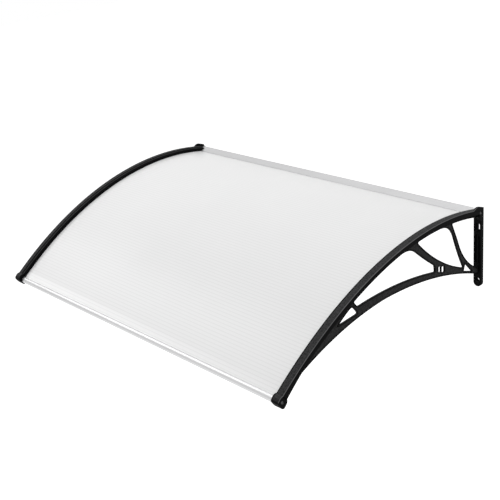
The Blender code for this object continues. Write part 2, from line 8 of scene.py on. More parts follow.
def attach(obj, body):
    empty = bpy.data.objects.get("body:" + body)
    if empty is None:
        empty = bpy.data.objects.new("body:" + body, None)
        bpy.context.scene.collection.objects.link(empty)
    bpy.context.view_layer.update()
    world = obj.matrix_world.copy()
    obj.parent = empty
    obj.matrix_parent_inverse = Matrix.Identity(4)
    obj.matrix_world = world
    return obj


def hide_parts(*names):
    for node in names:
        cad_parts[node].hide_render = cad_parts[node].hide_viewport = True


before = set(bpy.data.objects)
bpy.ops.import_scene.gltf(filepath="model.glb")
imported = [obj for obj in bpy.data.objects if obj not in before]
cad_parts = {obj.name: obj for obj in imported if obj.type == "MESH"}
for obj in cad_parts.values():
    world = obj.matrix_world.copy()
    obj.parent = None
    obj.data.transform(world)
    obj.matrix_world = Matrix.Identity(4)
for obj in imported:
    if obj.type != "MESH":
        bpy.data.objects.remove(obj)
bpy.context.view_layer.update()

# Side brackets, their rail: each bracket is one black moulding, and its rail is the bowed channel
# that grips the sheet's side edge. It climbs from the wall, turns over and falls to the front,
# with a crowned outer strip, a lower strip along the sheet and a skirt down its outside.
MM = 0.001
HAIR = 0.05 * MM
RAIL_END = 876 * MM
RAIL_LEAN = math.radians(-14.7)
# A bend is one over the rail line's radius there, in metres.
REAR_BEND = 1 / 0.744
FRONT_BEND = 1 / 1.328
LINE_STEP = 1 * MM
# The corners of the section: mm from the canopy's middle, and mm over the rail line.
RAIL_SECTION = [
    (600, -10.2), (600, 0.9), (599.3, 2.3), (597.8, 3.1), (595.5, 3.5), (584.2, 3.5), (582.9, 3.2),
    (582.2, 2.5), (582, 1.4), (582, 0.5), (581.5, 0), (575, 0), (574.3, -0.3), (574, -1),
    (574, -10.9), (588, -10.9), (588, -16.3), (574, -16.3), (574, -17.9), (574.6, -18.5),
    (591.2, -18.5), (592, -17.7), (592, -10.9), (592.4, -10.2)]
RAIL_START, RAIL_STOP = 22 * MM, RAIL_END - 3 * MM
SKIRT_FOOT = -10.2 * MM
SKIRT_FLARE = 5.6 * MM
FLARE_START = 786 * MM

stations = np.linspace(-60 * LINE_STEP, 940 * LINE_STEP, 1001)
leans = (RAIL_LEAN + REAR_BEND * stations
         + (FRONT_BEND - REAR_BEND) * stations ** 2 / (2 * RAIL_END))


def summed(rates):
    """Adds up small steps along the rail, from nothing at the wall."""
    total = np.concatenate([[0], np.cumsum((rates[1:] + rates[:-1]) / 2 * LINE_STEP)])
    return total - np.interp(0, stations, total)


line_y, line_z = summed(-np.cos(leans)), summed(-np.sin(leans))


def rail_place(station):
    """Where the rail line is at a station, and how it leans there."""
    y, z, lean = (float(np.interp(station, stations, row)) for row in (line_y, line_z, leans))
    return Matrix.Translation((0, y, z)) @ Matrix.Rotation(lean, 4, "X")


def by_rail(station, height):
    """The side-view point at a station and a height square to the rail line."""
    point = rail_place(station) @ Vector((0, 0, height))
    return (point.y, point.z)


def marks(start, end, step=8 * MM):
    """Evenly spaced stations from start to end."""
    return np.linspace(start, end, max(2, round(abs(end - start) / step) + 1))


def corners_of(made):
    """The vertices in what an operator made."""
    return [item for item in made if isinstance(item, bmesh.types.BMVert)]


def drawn_on(shape, rim, move):
    """Extrudes edges by one move, and gives the new corners and edges."""
    made = bmesh.ops.extrude_edge_only(shape, edges=rim)["geom"]
    ring = corners_of(made)
    bmesh.ops.transform(shape, matrix=move, verts=ring)
    return ring, [item for item in made if isinstance(item, bmesh.types.BMEdge)
                  and all(corner in ring for corner in item.verts)]


def drawn_along_rail(shape, section, start, end):
    """Draws a closed section along the rail, and gives its ring of corners at each mark."""
    stops = marks(start, end)
    ring = [shape.verts.new(rail_place(stops[0]) @ Vector((x, 0, height))) for x, height in section]
    rear_rim = rim = [shape.edges.new(pair) for pair in zip(ring, ring[1:] + ring[:1])]
    rings = [(stops[0], ring)]
    for here, there in zip(stops, stops[1:]):
        ring, rim = drawn_on(shape, rim, rail_place(there) @ rail_place(here).inverted())
        rings.append((there, ring))
    for edges in (rear_rim, rim):
        bmesh.ops.triangle_fill(shape, use_beauty=True, edges=edges)
    return rings


bracket = bmesh.new()
section = [(x * MM, height * MM) for x, height in RAIL_SECTION]
for station, ring in drawn_along_rail(bracket, section, RAIL_START, RAIL_STOP):
    flare = SKIRT_FLARE * max(0, (station - FLARE_START) / (RAIL_END - FLARE_START))
    place = rail_place(station)
    for corner in ring:
        if abs((place.inverted() @ corner.co).z - SKIRT_FOOT) < 2 * HAIR:
            corner.co += place.to_3x3() @ Vector((0, 0, -flare))

# Side brackets, the web: a lower arch rises from the wall plate to meet the rail near the front,
# and struts join the two. It is moulded with the rail, as a thin plate with raised ribs along its
# edge and round each opening, and the openings' corners are rounded so that they don't crack.
WEB_MIDDLE = 586.8 * MM
WEB_DEPTH = 2.5 * MM
RIB_DEPTH = 5.5 * MM
RIB_BREADTH = 3.6 * MM
RIB_SPACE = 0.3 * MM
UNDER_RIB = 1 * MM
UNDER_RAIL = -20 * MM
RIB_TUCK = -18.5 * MM
WEB_TUCK = -19 * MM
IN_RAIL = -17.4 * MM
# The arch's foot is given by its y and z, and its crown and toe by station and height.
ARCH_FOOT = (-9.5 * MM, -193 * MM)
ARCH_CROWN = (461 * MM, -98.5 * MM)
ARCH_TOE = (830 * MM, -17.4 * MM)
REAR_BOW, FRONT_BOW = -22 * MM, -18.5 * MM
REAR_GAP_START = 134 * MM
REAR_GAP_FOOT = (-10.5 * MM, -173 * MM)
REAR_GAP_KNEE = (-107.6 * MM, -56.2 * MM)
REAR_GAP_BOW = 15 * MM
REAR_GAP_FILLETS = [5 * MM, 5 * MM, 5 * MM, 10 * MM]
# Each corner of an opening: station, height, fillet, and the bow of the side after it, in mm. One
# with no height lies just under the rail, and a side with no bow follows the rail.
GAPS = [
    [(291, None, 8, None), (142, None, 46, -3.5), (53.5, -160.8, 5, 14)],
    [(565.6, None, 8, None), (323, None, 36, -2), (219, -117, 5, 0),
     (217.4, -136, 5, -12), (559, -44, 8, 0)],
    [(640, -33.4, 3, 2), (575.3, -28, 9, 0), (566.3, -61, 8, 0)],
    [(45.2, -149.8, 3, 0), (-6, -177, 3, 0), (49.5, -171.5, 3, 0)]]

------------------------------

WHAT IS NEEDED: Copy out each line of the material that holds the word "context".

ANSWER TO THIS EXERCISE:
        bpy.context.scene.collection.objects.link(empty)
    bpy.context.view_layer.update()
bpy.context.view_layer.update()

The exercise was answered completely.